> Stated task:
Return the line containing "make_rivet(parts, cutters, frame, polished)", the line containing "from mathutils import Matrix, Vector", and every line between them, exactly as they stand. Output nothing else.

> Given data:
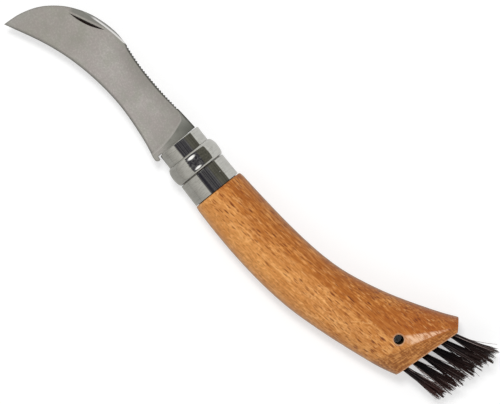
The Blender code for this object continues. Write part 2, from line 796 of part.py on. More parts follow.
def tuft_axis(lean, tilt):
    return Vector(
        (math.cos(lean) * math.cos(tilt), math.sin(lean) * math.cos(tilt), math.sin(tilt))
    )


def aim(obj, butt_point, axis, twist=0.0):
    """Puts an object made along +Z from the bottom of its hole onto a tuft's axis."""
    up = Vector((0, 0, 1))
    obj.rotation_mode = "QUATERNION"
    obj.rotation_quaternion = up.rotation_difference(axis) @ Quaternion(up, twist)
    obj.location = butt_point - axis * TUFT_HOLE_DEPTH


def lanyard_profile():
    """Half of the lanyard bore's section, with its chamfer at both faces."""
    reach = HALF_THICK + OVERRUN
    mouth = LANYARD_RADIUS + LANYARD_CHAMFER + OVERRUN
    straight = HALF_THICK - LANYARD_CHAMFER
    return [
        (reach, 0),
        (reach, mouth),
        (straight, LANYARD_RADIUS),
        (-straight, LANYARD_RADIUS),
        (-reach, mouth),
        (-reach, 0),
    ]


def make_handle(parts, cutters, frame):
    """The beech handle, with its blade slot, rivet bore, bevelled butt and drilled holes."""
    blank = handle_blank()
    smooth_by_angle(blank)
    handle = add_object("handle", blank, parts, frame, principled("beech", BEECH))
    slot = plate_mesh("blade_slot", slot_outline(), BLADE_HALF + SLOT_SIDE_GAP)
    cut(handle, add_cutter("blade_slot", slot, cutters, frame))
    bore = rod_mesh("rivet_bore", RIVET_RADIUS + RIVET_GAP, -BEAD_RADIUS, BEAD_RADIUS)
    rivet_bore = add_cutter("rivet_bore", bore, cutters, frame)
    rivet_bore.location = (0, PIVOT_Y, 0)
    cut(handle, rivet_bore)
    bevel_run = BUTT_BEVEL_RUN * math.cos(BUTT_BEVEL_TURN)
    bevel = math.atan2(HALF_THICK - BUTT_HALF_THICK, bevel_run)
    ridge_x = BUTT_X - BUTT_BEVEL_RUN
    ease_x = ridge_x - RIDGE_EASE_RUN
    size = HANDLE_RISE + 2 * GRIP_HALF_WIDTH
    for name, side, slope, x in (
        ("upper_bevel", 1, bevel, ridge_x),
        ("lower_bevel", -1, bevel, ridge_x),
        ("upper_ease", 1, RIDGE_EASE_TURN, ease_x),
        ("lower_ease", -1, RIDGE_EASE_TURN, ease_x),
    ):
        mesh = box_mesh(name, (-size, -size, 0), (size, size, size))
        plane = add_cutter(name, mesh, cutters, frame)
        roll, pitch = (0, slope) if side > 0 else (math.pi, -slope)
        plane.rotation_euler = (roll, pitch, -BUTT_BEVEL_TURN)
        plane.location = (x, HANDLE_RISE, side * HALF_THICK)
        cut(handle, plane)
    for name, y, turn in (
        ("butt_face", HANDLE_RISE, -BUTT_TURN),
        ("top_corner", BUTT_TOP, TOP_CORNER_TURN),
    ):
        mesh = box_mesh(name, (0, -size, -size), (size, size, size))
        corner = add_cutter(name, mesh, cutters, frame)
        corner.rotation_euler = (0, 0, turn)
        corner.location = (butt_x(y), y, 0)
        cut(handle, corner)
    lanyard = turned_mesh("lanyard_bore", lanyard_profile(), SMALL_ROUND_STEPS, "Z")
    lanyard_bore = add_cutter("lanyard_bore", lanyard, cutters, frame)
    lanyard_bore.location = (LANYARD_X, LANYARD_Y, 0)
    cut(handle, lanyard_bore)
    drill = rod_mesh(
        "tuft_hole", TUFT_HOLE_RADIUS, -TUFT_GAP, TUFT_HOLE_DEPTH + 3 * OVERRUN, HOLE_STEPS
    )
    for i, (butt_point, lean, tilt) in enumerate(tuft_places(), 1):
        hole = add_cutter(f"tuft_hole_{i:02d}", drill, cutters, frame)
        aim(hole, butt_point, tuft_axis(lean, tilt))
        cut(handle, hole)
    return handle


def bristle_places():
    """Places in a unit circle, spread evenly as the seeds of a sunflower are."""
    golden = math.pi * (3 - math.sqrt(5))
    for i in range(BRISTLES_IN_TUFT):
        radius = math.sqrt((i + 0.5) / BRISTLES_IN_TUFT)
        yield radius * math.cos(i * golden), radius * math.sin(i * golden)


def bristles_mesh():
    """All the strands of one tuft: three-sided, tapered, and fanned out so that none cross."""
    rng = random.Random(8)
    work = bmesh.new()
    foot = TUFT_PLUG_LENGTH - TUFT_GAP
    for across, up in bristle_places():
        low = Vector((across * TUFT_MOUTH_RADIUS, up * TUFT_MOUTH_RADIUS, foot))
        reach = BRISTLE_REACH - BRISTLE_REACH_SPREAD * rng.random()
        high = Vector((across * TUFT_TIP_RADIUS, up * TUFT_TIP_RADIUS, TUFT_HOLE_DEPTH + reach))
        run = high - low
        twist = Quaternion(Vector((0, 0, 1)), rng.random() * math.tau)
        aimed = (run.to_track_quat("Z", "X") @ twist).to_matrix().to_4x4()
        bmesh.ops.create_cone(
            work,
            cap_ends=True,
            segments=3,
            radius1=BRISTLE_RADIUS,
            radius2=BRISTLE_TIP_RADIUS,
            depth=run.length,
            matrix=Matrix.Translation((low + high) / 2) @ aimed,
        )
    return mesh_from("bristles", work)


def tuft_mesh(cutters):
    """One tuft: its strands fused to the bound root that fills the hole, slit for the anchor."""
    root_radius = TUFT_HOLE_RADIUS - TUFT_GAP
    root = rod_mesh("tuft_root", root_radius, TUFT_GAP, TUFT_PLUG_LENGTH, HOLE_STEPS)
    tuft = add_cutter("tuft_pattern", root, cutters, None)
    strands = add_cutter("tuft_strands", bristles_mesh(), cutters, None)
    cut(tuft, strands, "UNION")
    half = ANCHOR_THICK / 2 + TUFT_GAP
    low = (-TUFT_HOLE_RADIUS, -half, -OVERRUN)
    high = (TUFT_HOLE_RADIUS, half, ANCHOR_HEIGHT + 2 * TUFT_GAP)
    cut(tuft, add_cutter("anchor_slit", box_mesh("anchor_slit", low, high), cutters, None))
    graph = bpy.context.evaluated_depsgraph_get()
    return bpy.data.meshes.new_from_object(tuft.evaluated_get(graph))


def make_brush(parts, cutters, frame):
    """Twelve tufts in two rows of drilled holes, each held by a flat wire anchor."""
    hair = principled("boar_hair", BOAR_HAIR)
    wire = principled("anchor_wire", ANCHOR_WIRE)
    pattern = tuft_mesh(cutters)
    low = (-ANCHOR_WIDTH / 2, -ANCHOR_THICK / 2, TUFT_GAP)
    high = (ANCHOR_WIDTH / 2, ANCHOR_THICK / 2, TUFT_GAP + ANCHOR_HEIGHT)
    plate = box_mesh("tuft_anchor", low, high)
    for i, (butt_point, lean, tilt) in enumerate(tuft_places(), 1):
        axis = tuft_axis(lean, tilt)
        tuft = add_object(f"bristle_tuft_{i:02d}", pattern, parts, frame, hair)
        aim(tuft, butt_point, axis, TUFT_TWIST * i)
        anchor = add_object(f"tuft_anchor_{i:02d}", plate, parts, frame, wire)
        aim(anchor, butt_point, axis, TUFT_TWIST * i)


def main():
    clear_scene()
    parts = new_collection("mushroom_knife")
    cutters = new_collection("cutters")
    frame = bpy.data.objects.new("knife_frame", None)
    parts.objects.link(frame)
    frame.location = (-REST_X, 0, HALF_THICK)
    polished = principled("polished_steel", POLISHED_STEEL)
    make_handle(parts, cutters, frame)
    make_ferrule(parts, cutters, frame, polished)
    make_ring(parts, cutters, frame, polished)
    make_rivet(parts, cutters, frame, polished)
    make_blade(parts, cutters, frame)
    make_brush(parts, cutters, frame)
    bpy.context.view_layer.update()


main()
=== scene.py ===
"""Looks of the folding mushroom knife: varnished beech, satin blade, mirror collar, bristle brush.

Metres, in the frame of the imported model. The pivot's height is the knife's middle plane. Colours
are linear. A share says how much of a colour is laid over the one below it.
"""

import json
import math
import random
from typing import NamedTuple

import bmesh
import bpy
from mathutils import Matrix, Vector

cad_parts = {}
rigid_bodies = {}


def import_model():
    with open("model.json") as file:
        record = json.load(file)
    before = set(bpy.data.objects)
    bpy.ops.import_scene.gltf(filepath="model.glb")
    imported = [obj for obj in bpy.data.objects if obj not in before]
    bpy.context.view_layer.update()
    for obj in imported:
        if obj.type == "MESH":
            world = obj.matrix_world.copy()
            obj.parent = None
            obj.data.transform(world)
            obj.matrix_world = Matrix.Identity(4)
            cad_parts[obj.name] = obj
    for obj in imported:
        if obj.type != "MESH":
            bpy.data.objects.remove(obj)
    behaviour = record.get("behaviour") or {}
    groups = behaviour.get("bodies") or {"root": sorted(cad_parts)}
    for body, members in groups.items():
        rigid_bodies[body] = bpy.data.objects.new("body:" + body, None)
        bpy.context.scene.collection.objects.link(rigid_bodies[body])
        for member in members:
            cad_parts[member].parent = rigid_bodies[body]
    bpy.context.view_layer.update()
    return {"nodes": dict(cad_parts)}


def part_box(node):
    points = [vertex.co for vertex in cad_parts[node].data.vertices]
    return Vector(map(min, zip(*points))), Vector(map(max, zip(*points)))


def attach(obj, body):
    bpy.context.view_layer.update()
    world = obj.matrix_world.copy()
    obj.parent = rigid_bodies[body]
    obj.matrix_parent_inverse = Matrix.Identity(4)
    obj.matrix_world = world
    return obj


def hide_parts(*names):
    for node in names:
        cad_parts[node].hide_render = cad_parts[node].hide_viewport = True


MM = 0.001

# The photograph: looking straight down, with the knife's +X to the lower right
VIEW_WIDTH = 0.190
VIEW_CENTRE = (-0.0051, 0.0069)
VIEW_TURN = math.radians(-51.4)
VIEW_CLIP = 20.0
LENS = 260.0
SENSOR = 36.0

MIDDLE_Z = 0.0109

# Handle: its middle line is straight up to BEND_X, and a parabola behind it. The ridge before the
# bevel and the butt face are slanted, and stand at RIDGE_X and BUTT_X where y is HANDLE_RISE
BEND_X = -0.0100
BEND = 3.19
GRAIN_TURN = math.radians(9.0)
BAND_DRIFT = 0.014
SIDE_BLEND = 0.0065
HANDLE_RISE = 0.0270
RIDGE_X = 0.0764
RIDGE_TURN = math.radians(17.0)
BUTT_X = 0.0818
BUTT_TURN = math.radians(3.4)
LANYARD_X = 0.0705
LANYARD_Y = 0.0184
LANYARD_RADIUS = 0.0019
FLECK_CORE = 0.40
FLECK_EDGE = 0.10
# Painted highlight along the butt's ridge: its reach past the ridge, how fast that shrinks with y,
# and its least reach
HIGHLIGHT_REACH = 0.00985
HIGHLIGHT_SLOPE = 0.27
HIGHLIGHT_LEAST = 0.0007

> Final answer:
    make_rivet(parts, cutters, frame, polished)
    make_blade(parts, cutters, frame)
    make_brush(parts, cutters, frame)
    bpy.context.view_layer.update()


main()
=== scene.py ===
"""Looks of the folding mushroom knife: varnished beech, satin blade, mirror collar, bristle brush.

Metres, in the frame of the imported model. The pivot's height is the knife's middle plane. Colours
are linear. A share says how much of a colour is laid over the one below it.
"""

import json
import math
import random
from typing import NamedTuple

import bmesh
import bpy
from mathutils import Matrix, Vector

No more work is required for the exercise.